Directions:
From the entries that follow, gather each line holding the word "caption".

(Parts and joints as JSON)

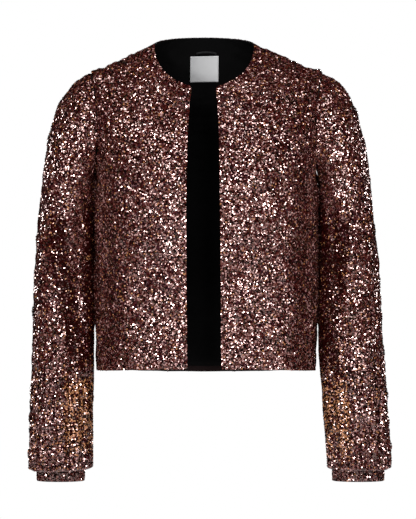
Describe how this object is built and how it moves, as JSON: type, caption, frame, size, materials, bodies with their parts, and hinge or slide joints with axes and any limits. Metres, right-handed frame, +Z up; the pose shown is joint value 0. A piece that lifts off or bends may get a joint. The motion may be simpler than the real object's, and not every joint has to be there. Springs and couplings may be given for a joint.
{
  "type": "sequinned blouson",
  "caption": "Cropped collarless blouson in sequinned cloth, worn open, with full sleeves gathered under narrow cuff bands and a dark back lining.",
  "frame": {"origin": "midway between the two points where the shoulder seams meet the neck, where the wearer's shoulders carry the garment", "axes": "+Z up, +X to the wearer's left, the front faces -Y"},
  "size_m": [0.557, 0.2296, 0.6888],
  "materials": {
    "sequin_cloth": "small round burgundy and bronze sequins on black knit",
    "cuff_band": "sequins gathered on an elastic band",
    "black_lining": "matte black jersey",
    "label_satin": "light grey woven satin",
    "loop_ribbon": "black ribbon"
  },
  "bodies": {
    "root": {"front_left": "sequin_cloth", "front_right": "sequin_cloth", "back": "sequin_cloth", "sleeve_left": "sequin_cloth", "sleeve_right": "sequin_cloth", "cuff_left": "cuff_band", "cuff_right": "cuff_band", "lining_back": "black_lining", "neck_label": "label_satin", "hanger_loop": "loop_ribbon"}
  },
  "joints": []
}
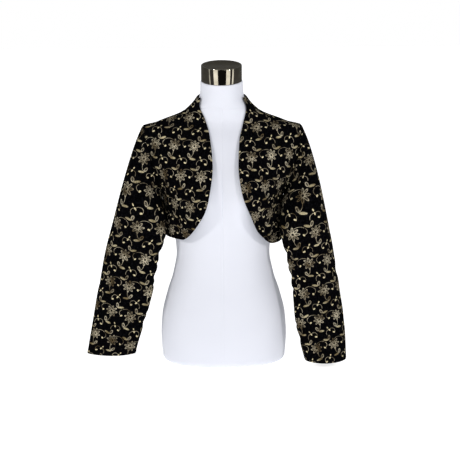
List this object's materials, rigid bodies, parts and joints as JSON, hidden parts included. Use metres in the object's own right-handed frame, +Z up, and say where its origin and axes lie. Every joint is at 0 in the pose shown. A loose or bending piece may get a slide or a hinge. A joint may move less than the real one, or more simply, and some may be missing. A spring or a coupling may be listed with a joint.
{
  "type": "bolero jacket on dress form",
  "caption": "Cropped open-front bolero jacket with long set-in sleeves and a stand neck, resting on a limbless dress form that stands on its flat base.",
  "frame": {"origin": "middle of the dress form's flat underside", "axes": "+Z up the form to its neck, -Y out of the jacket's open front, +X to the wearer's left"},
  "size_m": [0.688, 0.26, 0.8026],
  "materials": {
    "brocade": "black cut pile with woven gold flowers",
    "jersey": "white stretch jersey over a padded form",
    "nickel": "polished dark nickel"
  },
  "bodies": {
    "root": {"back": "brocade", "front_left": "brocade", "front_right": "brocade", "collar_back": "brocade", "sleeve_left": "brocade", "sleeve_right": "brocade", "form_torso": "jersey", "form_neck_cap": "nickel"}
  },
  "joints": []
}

Answer to this task:
Describe how this object is built and how it moves, as JSON: type, caption, frame, size, materials, bodies with their parts, and hinge or slide joints with axes and any limits. Metres, right-handed frame, +Z up; the pose shown is joint value 0. A piece that lifts off or bends may get a joint. The motion may be simpler than the real object's, and not every joint has to be there. Springs and couplings may be given for a joint.
  "caption": "Cropped collarless blouson in sequinned cloth, worn open, with full sleeves gathered under narrow cuff bands and a dark back lining.",
  "caption": "Cropped open-front bolero jacket with long set-in sleeves and a stand neck, resting on a limbless dress form that stands on its flat base.",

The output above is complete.